Germany: There’s still time to catch one of Europe’s major automobile shows, the 63rd International Motor Show, which continues through the weekend at Frankfurt’s fairgrounds. This year’s theme is "A Moving Experience," and its 753 exhibitors from 30 countries include 62 vehicle manufacturers, many showing the latest in automotive innovation with an environmental slant. Activities include test drives of new vehicles, an off-road vehicle test track, old-time cars exhibition, outdoor go-cart track, parking contest, Ladies Corner, digital racetrack, model car fair and children’s cinema. The fair is open 9 a.m. to 7 p.m. daily. Day tickets cost 13 euros on Thursday and Friday and 15 euros on the weekend; 7.50 euros for children 6 to 17. For details, go to www.stripes.com/article.asp?section=104&article=64848 and legacy.stripes.com/video.asp?id=64834, or www.iaa.de, which has an English version.

The Stuttgart beer festival begins its two-week run Friday evening with the tapping of the first keg. Originating as a harvest festival in 1818 to celebrate the end of a famine, it is now considered the country’s second-largest beer festival after Munich’s Oktoberfest. Starting at 11 a.m. Saturday, a colorful brewery parade will head to the Cannstatter Wasen, an area with seven large beer tents, two wine tents, food stalls and amusement rides. New this year is the Traditional Costume Festival, in which visitors can buy a traditional dirndl that costs 129 to 198 euros and lederhosen with an embroidered flag of Baden-Württemberg, the German state where Stuttgart is located, for 189 euros. Family Days are Sept. 30 and Oct. 7 with discounted amusement prices. Fireworks on the last day end the celebration. The grounds are open 11 a.m. to 11 p.m. weekdays and 11 a.m. to midnight weekends. For the complete program, go to www.cannstatter-volksfest.de; there is an English version.

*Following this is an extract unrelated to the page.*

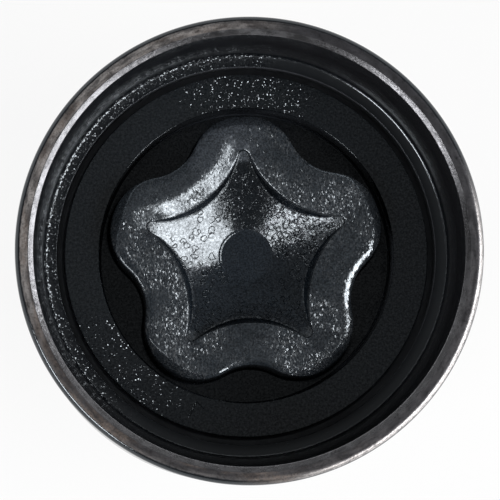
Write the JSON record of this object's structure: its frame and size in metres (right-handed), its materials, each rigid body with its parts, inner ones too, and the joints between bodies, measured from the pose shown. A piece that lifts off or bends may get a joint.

Italy: The Roman poet Virgil may have warned to "beware of Greeks bearing gifts," but the city of Verona is opening its arms to Greece by making it the featured guest at the Tocati International Festival of Street Games beginning Friday and continuing this weekend. The event, held annually in the city’s historic center, revives more than 50 simple and ancient games proposed by the Italians and the featured guest. Categories include traditional Greek games, traditional Italian games, board games (such as chess and backgammon), urban innovations of old games and educational laboratory games for children. Also on the program are classical music concerts, exhibitions, a Greek square with cultural activities and plenty of Greek and Italian food and drinks. The festival’s hours are 4-10 p.m. Friday, 10 a.m. to 10 p.m. Saturday and 10 a.m. to 6 p.m. Sunday. For more information, go to www.tocati.it, which has an English version.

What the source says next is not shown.